The forecast doesn't improve because your system got smarter. It improves because the people who know what's actually happening said it out loud in a structured setting.

Standardize processes globally, but let markets make local decisions.

Frank manages supply chains across dozens of countries. Each has different customers, regulations, and distribution models. Yet every region uses the same planning methodology.

"In the demand planning process with the different markets, we have to use the same approach, the same granularity, the same frequency of data collection, and the same frequency of discussion of the demand plan across all regions." This isn't a rigid bureaucracy. It's the only way to have meaningful global conversation.

If Malaysia's forecast is built using one method and France uses another, planners comparing their books can't have a coherent conversation. "If we do not have the planning processes standardized, it will be nearly impossible to even have a meaningful conversation," Frank says.

But standardization stops at distribution. "There is no point in making sure that the distribution in Malaysia works the same way as the distribution in France." Malaysia might have one warehouse. France might have satellites. Customers look different. Local teams have decided.

The system, whatever it is, isn't enough on its own. Methodology and definitions must match across regions first.

The lock-in points are data definitions (Malaysia's demand equals France's demand), planning frequency (monthly reviews everywhere), and planning methodology (same forecast approach). Everything else adapts to reality.

That's how you avoid both chaos and over-centralization. You pick what matters globally and protect it fiercely. You let everything else be regional.

Use your control tower for execution, not strategy.

Many companies have a "control tower" that's just a buzzword. Frank has one that actually works, and it's separate from planning.

Integrated business planning handles six months to 24 months out. The control tower watches the next three months, asking: Where do we have inventory shortages? Can we accelerate production? What can our forwarders move faster?

"This is really driving a lot by data that we have out of our systems, and also we look at data from our forwarders where appropriate to see what can be accelerated," Frank explains. Power BI reports surface the risks. People decide on the response.

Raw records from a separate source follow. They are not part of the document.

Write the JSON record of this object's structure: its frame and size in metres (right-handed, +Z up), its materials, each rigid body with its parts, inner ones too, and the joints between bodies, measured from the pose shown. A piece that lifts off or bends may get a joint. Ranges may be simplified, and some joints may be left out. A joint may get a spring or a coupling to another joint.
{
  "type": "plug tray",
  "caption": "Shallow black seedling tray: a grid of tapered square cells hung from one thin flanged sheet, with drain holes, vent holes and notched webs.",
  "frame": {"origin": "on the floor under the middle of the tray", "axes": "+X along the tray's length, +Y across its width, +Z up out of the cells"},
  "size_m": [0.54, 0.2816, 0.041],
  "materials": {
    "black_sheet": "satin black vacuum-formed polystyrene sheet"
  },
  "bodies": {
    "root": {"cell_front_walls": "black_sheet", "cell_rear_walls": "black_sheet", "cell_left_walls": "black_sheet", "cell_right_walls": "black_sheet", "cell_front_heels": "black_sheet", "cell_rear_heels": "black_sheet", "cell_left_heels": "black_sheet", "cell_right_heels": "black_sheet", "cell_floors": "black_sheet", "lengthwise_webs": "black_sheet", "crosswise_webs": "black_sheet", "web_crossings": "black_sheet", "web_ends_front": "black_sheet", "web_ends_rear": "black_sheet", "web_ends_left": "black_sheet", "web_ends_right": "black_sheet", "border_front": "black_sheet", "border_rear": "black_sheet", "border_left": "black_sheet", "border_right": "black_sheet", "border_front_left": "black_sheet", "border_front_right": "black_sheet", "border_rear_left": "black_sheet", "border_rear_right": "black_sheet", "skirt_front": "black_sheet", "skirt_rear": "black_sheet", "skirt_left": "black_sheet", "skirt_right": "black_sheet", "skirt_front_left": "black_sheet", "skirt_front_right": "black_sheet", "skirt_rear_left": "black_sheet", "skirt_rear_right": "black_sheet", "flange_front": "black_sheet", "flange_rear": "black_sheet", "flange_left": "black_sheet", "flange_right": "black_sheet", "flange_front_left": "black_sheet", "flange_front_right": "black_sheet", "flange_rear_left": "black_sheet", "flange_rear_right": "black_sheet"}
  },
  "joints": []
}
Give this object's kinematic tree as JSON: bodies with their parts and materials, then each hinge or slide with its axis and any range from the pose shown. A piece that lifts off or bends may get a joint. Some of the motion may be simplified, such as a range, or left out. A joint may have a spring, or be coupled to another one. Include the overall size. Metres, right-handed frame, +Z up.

Distribution issues hit the control tower, not planning. Plant execution topics (like short-term production accelerations) typically land in the control tower. Planning sets the direction. Execution handles surprises.

This separation prevents planning meetings from devolving into crisis management. You have different conversations at different horizons with different urgency levels. Strategic planning doesn't get hijacked by today's shortage.

Your next steps

If you're trying to improve forecast reliability in a regulated or complex supply chain:

  • Schedule monthly collaborative planning meetings with commercial and finance. Not quarterly, not ad-hoc. Monthly, at the same time, same people. Align assumptions before you lock the forecast.
  • Define your non-negotiable data standards globally, then document them. What does "demand" mean in every market? How do you count on it? Write it down and enforce it everywhere. Everything else can be flexible.
  • Set up a separate 3-month control tower for execution issues. Don't let production shortages and distribution problems hijack your 12-month planning process. Different time horizons need different meetings.
  • Audit your collaboration for structure, not just attendance. Are you actually aligning assumptions or just sharing numbers? Is everyone's department represented? Does it happen on the same schedule every month?
  • Build your forecast accuracy measures around actual business impact. A 30% error on a high-margin specialty product costs more than a 10% error on a low-margin commodity line."

Forecast reliability in complex environments comes from disciplined collaboration, not better data or smarter systems. When everyone sits down with aligned assumptions using consistent definitions within regulatory constraints, the forecast gets better, not because the math improved, but because people stopped guessing.

Start with one structured monthly meeting. You'll be surprised by how much clarity that creates.